The South Bruce Grey Health Centre will consolidate several of its senior management positions in order to address a six-figure deficit this year.
SBGHC CEO Paul Rosebush told The Independent Thursday that the health centre is taking advantage of two upcoming retirements to make adjustments to senior staffing positions that will save more than $200,000 annually. The changes will be effective Feb. 1.

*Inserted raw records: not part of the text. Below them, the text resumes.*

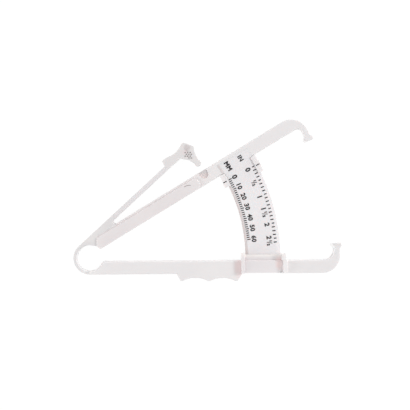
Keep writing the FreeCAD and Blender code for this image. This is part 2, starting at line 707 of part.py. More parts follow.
def thumb_head(caliper):
    """Thumb rest at the leaf's end, with a leg and a round nib over the notch."""
    body = caliper.piece("thumb_head", "open_angle")
    half = "((dish_end - dish_start)/2)"
    dish = f"(({half}^2 + dish_deep^2)/(2*dish_deep))"
    knee = ("leg_back + leg_lean", "-leg_below")
    shin = (f"{knee[0]} + leg_wide", "-leg_below")

    def spot(ahead, above):
        return on_lever(f"{LEAF_END} + {ahead}", f"{LEAF_OUTER} + {above}")

    def on_nib(angle):
        return spot(f"nib_ahead + nib_radius*cos({angle})", f"nib_radius*sin({angle}) - nib_below")

    front = [
        spot(*shin),
        spot("front_ahead", "-front_below"),
        spot("dish_end + ridge_wide", "dish_rim"),
        (*spot("dish_end", "dish_rim"), dish, -1),
        spot("dish_start", "dish_rim"),
        spot("heel_ahead", "head_heel"),
        spot("0", "0"),
        spot("0", "-leaf_thick"),
        spot("leg_back", "-leaf_thick"),
        spot(*knee),
    ]
    leg = [
        (*on_nib("180 - nib_flank"), "nib_radius", 1),
        (*on_nib("270"), "nib_radius", 1),
        on_nib("nib_flank"),
    ]
    step = "notch_floor + floor_gap"
    caliper.pad(body, "Front", front + leg, step, "blade_thick")
    root = caliper.between(front[6], front[7])
    at_front = caliper.rim("blade_thick")
    caliper.fillet(body, "FrontEdges", "slim_round",
                   lambda edge: at_front(edge) and not root(edge))
    caliper.pad(body, "Back", front, FLEXURE_BACK, step)
    at_back = caliper.rim(FLEXURE_BACK)
    caliper.bevel(body, "BackEdges", "back_bevel", "back_bevel",
                  lambda edge: at_back(edge) and not root(edge))
    return body


def build():
    caliper = Caliper()
    lower_arm(caliper)
    scale_guide(caliper)
    loop_spring(caliper)
    arm_root(caliper)
    upper_arm(caliper)
    scale_arc(caliper)
    index_rider(caliper)
    lever_leaf(caliper)
    thumb_head(caliper)
    return caliper


def write(caliper):
    """Checks every object, then writes one STEP file for each piece."""
    caliper.doc.recompute()
    for thing in caliper.doc.Objects:
        if "Invalid" in thing.State or "Error" in thing.State:
            raise RuntimeError(f"{thing.Name} failed: {thing.State}")
    os.makedirs("parts", exist_ok=True)
    for body in caliper.pieces:
        shape = body.Shape
        if shape.isNull() or not shape.isValid() or len(shape.Solids) != 1:
            raise RuntimeError(f"{body.Label} has no sound solid")
        shape.exportStep(f"parts/{body.Label}.step")
        print(f"{body.Label}: {shape.Volume:.1f} mm3, {len(shape.Faces)} faces")


write(build())
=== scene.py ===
# %% [markdown]
# # A skinfold caliper, dressed for the camera
# This lesson takes a moulded plastic caliper that is already drawn as solids and gives it
# what a camera sees: soft light, a satin plastic with life in it, a printed scale, and
# springs that bend as the real ones do. Run the cells from top to bottom.
#
# The first cell loads the solids. They come in as a fixed frame, in metres, with their
# places inside their meshes.

# %% Load the fixed frame
import json
import math

import bpy
from mathutils import Matrix, Vector


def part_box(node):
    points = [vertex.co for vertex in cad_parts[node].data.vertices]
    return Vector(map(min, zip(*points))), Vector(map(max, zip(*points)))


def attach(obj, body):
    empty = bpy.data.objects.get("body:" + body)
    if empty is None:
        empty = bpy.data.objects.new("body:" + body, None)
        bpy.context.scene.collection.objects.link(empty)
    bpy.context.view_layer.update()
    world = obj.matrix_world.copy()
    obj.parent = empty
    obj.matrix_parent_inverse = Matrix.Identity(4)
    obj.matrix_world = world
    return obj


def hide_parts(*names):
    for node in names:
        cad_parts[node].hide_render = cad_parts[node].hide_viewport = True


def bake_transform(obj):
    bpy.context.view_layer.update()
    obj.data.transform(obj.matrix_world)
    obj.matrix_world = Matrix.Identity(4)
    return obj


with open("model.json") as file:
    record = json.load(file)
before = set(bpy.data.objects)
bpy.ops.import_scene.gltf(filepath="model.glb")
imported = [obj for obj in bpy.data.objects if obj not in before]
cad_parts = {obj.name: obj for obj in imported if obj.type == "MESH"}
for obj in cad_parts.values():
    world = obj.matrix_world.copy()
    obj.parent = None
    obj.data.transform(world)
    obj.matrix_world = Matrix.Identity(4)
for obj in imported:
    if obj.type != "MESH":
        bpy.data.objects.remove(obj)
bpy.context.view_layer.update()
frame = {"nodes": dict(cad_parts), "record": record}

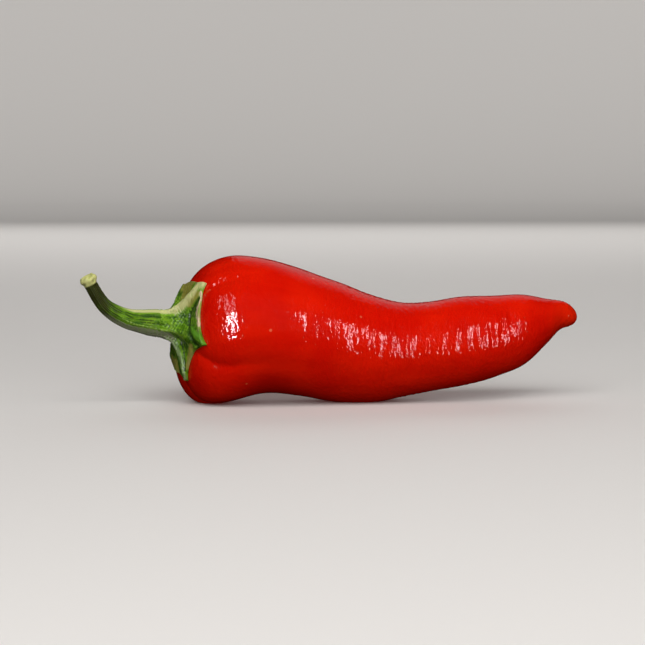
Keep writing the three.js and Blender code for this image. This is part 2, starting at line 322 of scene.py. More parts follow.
relief = relief + LUMP * (waves(pod_grid, (15.0, 11.0, 11.0), 32, seed=8) - 1) / 2
for x, middle, length, depth in FOLDS:
    wander = FOLD_WANDER * waves(pod_grid, (30.0, 7.0, 7.0), 12, seed=int(10 * x) + 90)
    bent = pod_grid[..., 0] - x + wander
    reach = bell(turn(middle, pod_angle[None]), length)
    relief = relief - depth * np.exp(-((bent / FOLD_WIDTH) ** 2) / 2) * reach
for crease, depth in FURROWS:
    furrow = np.exp(-np.abs(turn(crease, pod_angle[None])) / FURROW_WIDTH)
    relief = relief - depth * furrow * bell(pod_distance[:, None], FURROW_REACH)
nib = bell(POD_LENGTH - pod_distance, PIMPLE_REACH)[:, None]
relief = relief + PIMPLE * nib * waves(pod_grid, (1.1, 1.1, 1.1), 40, seed=9)
fade_at_ends = np.minimum(
    rising(pod_distance, 0.0, SMOOTH_AT_SHOULDER),
    falling(pod_distance, POD_LENGTH, SMOOTH_AT_TIP),
)[:, None]
pod_grid = pod_grid + surface_normals(pod_grid) * (relief * fade_at_ends)[..., None]
pod_grid[..., 2] = np.maximum(pod_grid[..., 2], 0)

share_of_length = np.broadcast_to(pod_distance[:, None] / POD_LENGTH, tail.shape)
tautness = np.broadcast_to(bell(pod_distance - TAUT_AT, TAUT_REACH)[:, None], tail.shape)
pod = closed_mesh(
    "pepper_pod",
    skin(0, 0),
    pod_grid,
    skin(POD_LENGTH, 0),
    [("along", share_of_length, (0.0, 1.0)), ("taut", tautness, (0.0, 0.0))],
)
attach(pod, "root")
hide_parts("pod")

# Ripe chilli skin is a thin clear wax over red flesh: a deep orange red that light enters a little,
# under a smooth glossy coat. The flesh shows streaks of about 17 by 4 mm, clouds of 11 mm, and a few
# pale specks 4 mm apart, and is more orange at the tip. The skin's cells are 0.05 mm across, too fine
# to show, so the relief that breaks its reflections up is drawn at 0.7 by 1.1 mm.
ripe = bpy.data.materials.new("waxy_ripe_chilli_skin")
ripe.use_nodes = True
tree = ripe.node_tree
tree.nodes.clear()
place = add_node(tree, "ShaderNodeTexCoord", {}, {}).outputs["Object"]
lengthwise = add_node(tree, "ShaderNodeMapping", {}, {"Vector": place, "Scale": (60.0, 260.0, 260.0)})
streaks = add_node(tree, "ShaderNodeTexNoise", {}, {
    "Vector": lengthwise.outputs["Vector"],
    "Scale": 1.0,
    "Detail": 4.0,
    "Roughness": 0.6,
})
clouds = add_node(tree, "ShaderNodeTexNoise", {}, {"Vector": place, "Scale": 90.0, "Detail": 3.0})
shade = add_node(tree, "ShaderNodeMapRange", {"interpolation_type": "SMOOTHSTEP"}, {
    "Value": clouds.outputs["Fac"],
    "From Min": 0.35,
    "From Max": 0.65,
})
red = add_node(tree, "ShaderNodeMix", {"data_type": "RGBA"}, {
    0: shade.outputs["Result"],
    6: linear("#D01002"),
    7: linear("#DC1803"),
})
streak_share = add_node(tree, "ShaderNodeMapRange", {}, {
    "Value": streaks.outputs["Fac"],
    "From Min": 0.45,
    "From Max": 0.75,
    "To Max": 0.5,
})
streaked = add_node(tree, "ShaderNodeMix", {"data_type": "RGBA"}, {
    0: streak_share.outputs["Result"],
    6: red.outputs[2],
    7: linear("#BE0801"),
})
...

The SBGHC is facing a $125,000 deficit this year as a result of changes to the provincial funding formula for hospitals. The new Health Based Allocation Model, introduced last April, uses a patient-based funding formula. Hospitals receive 40 per cent of their funding based on the number of patients who come through the doors and what are considered to be the clinical needs of the community. A portion of funds is also distributed based on the number of patients who are treated for select procedures, including hip and knee replacements and dialysis. The problem has been that the health centre is being viewed by the province as one centre, rather than four smaller facilities. As a result, the SBGHC lost $215,000 in funding from the province this year. Next year, the cut could be much deeper.
Rosebush said he met with staff this week and explained the situation and the plan to consolidate four senior level positions into two.
“I emphasized that change is necessary and I wanted to cut administrative costs first before we ever, ever looked at services,” he said.
The four executive positions – vice-president of clinical services, vice-president of human resources, vice-president of corporate services and vice-president of finance – will be merged to become two new roles: vice-president of finance and corporate services and vice president of support services and human resources.
Rosebush said there are four nurse leads – one at each hospital – and one will be chosen to take on the support services role, to be the chief nursing official. In an ideal world, he said, the outgoing executives would have been replaced, but the retirements presented a cost-saving opportunity.
Consolidating the senior management positions is just the first phase in a series of changes that could be made at SBGHC to reduce costs in order to balance the budget, Rosebush stressed, if the province continues to make funding cuts. Further changes could come in nine months time.
“I have some ideas in my mind but I need to have some conversations,” he said. “There will be more efficiencies made if there is further funding erosion. There has to be.”
The SBGHC is also working with the South West Local Health Integration Network (LHIN) to build a case to convince the province to exempt the health centre from the funding model.